Here are the journals:
ACTING FOR DIRECTORS:
Today was the day I performed the Danton’s Death monologue (which I quite like, by the way). I did one or two lines out of order and left a line out, but nobody noticed. Hit all my points, and I think in a way, I knocked it out of the ball park. My director for this one used different staging styles (a thrust stage, and then she had the audience set up across a corner of the room and here was a corner-performance). This made our monologues stand out and helped the actors feel fresh with I think gave great energy. Everyone that read today was on top of the game. Dr. Young commented as such at the conclusion of class. Great relief to have that delivered, but also great joy to have that monologue in my arsenal. When I audition for the MFA program, which will be one of the hits.
Today, we work shopped the back-half of my scene from Venus in Fur. Seemed like the overall criticism centered on raising the stakes, getting deeper, understanding the complexities of both characters (and they are complex, even in this short scene.) We also got our portfolios back. Good marks on my journal, but I’m a writer so that’s expected. Guess I did not quite get the message about the purposes/organization-of-process for the items we’ve been handed and the outside work we’ve done. I’ll have to talk to Professor Hamilton about this. It was a criticism leveled generally at the class (Prof. Hamilton took a share of responsibility for not being as specific about what was expected.) Ha ha…all this talk about actor’s specificity…God I hope she’s not reading this. She made a good point…what if I was wanting to go back to incorporate some Stanislavsky into a piece I was doing. What would I find looking through my portfolio? A few handouts strewn about, or would it be categorized and easy to find, containing elements of my process, how I used it, discoveries and the like. This will be some work.

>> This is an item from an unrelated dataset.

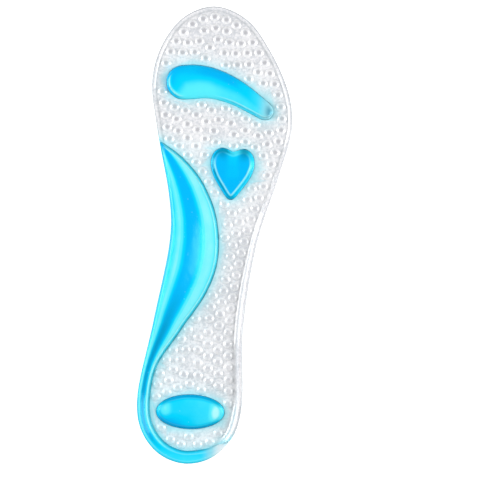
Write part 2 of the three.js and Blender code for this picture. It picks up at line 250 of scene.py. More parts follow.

I have to apologize to myself for not being more diligent on the journal. These multi-day entries are indicative of the demands of college when the going gets hot and heavy. Lots of projects, plays, analysis, reviews, reaction papers, it’s getting, as the kids say, “Cray cray.” That means, crazy. I can report that Alexander pops up in my head every day. (I just now allowed my posture to ease into a more comfortable and proper position. Funny.) Working on the face-squint. Gotta’ ask about that. I see it a lot in people my age. I believe it is stress related. I’m talking about squinting the eyes for no apparent reason. I’m squinting right now… (Maybe from staring down a bright computer screen for hours and days.) But if I set my mind to it, I can easily just let it go and my face relaxes. It was such a reality, this squint deal, that my director in Acting for Directors class actually mentioned it. “Tom, can you not squint? It reads like your trying too hard, and we can’t see your eyes.” So I tried that morning, and it was almost impossible to let go of. INTERJECT: Here’s Josh Price (actor in the current Hipp play) and he wants me to tell our Professor how the contact improve work helped him immensely in a recent other play he was in. Just writing this down so I remember. So these last few days have been pressure-filled all-consuming and yet Alexander is there and gives me a moment to pause, breath, relax, free-up, because otherwise, I’d probably be in some stress-care center babbling Shakespeare (the Tempest, no doubt).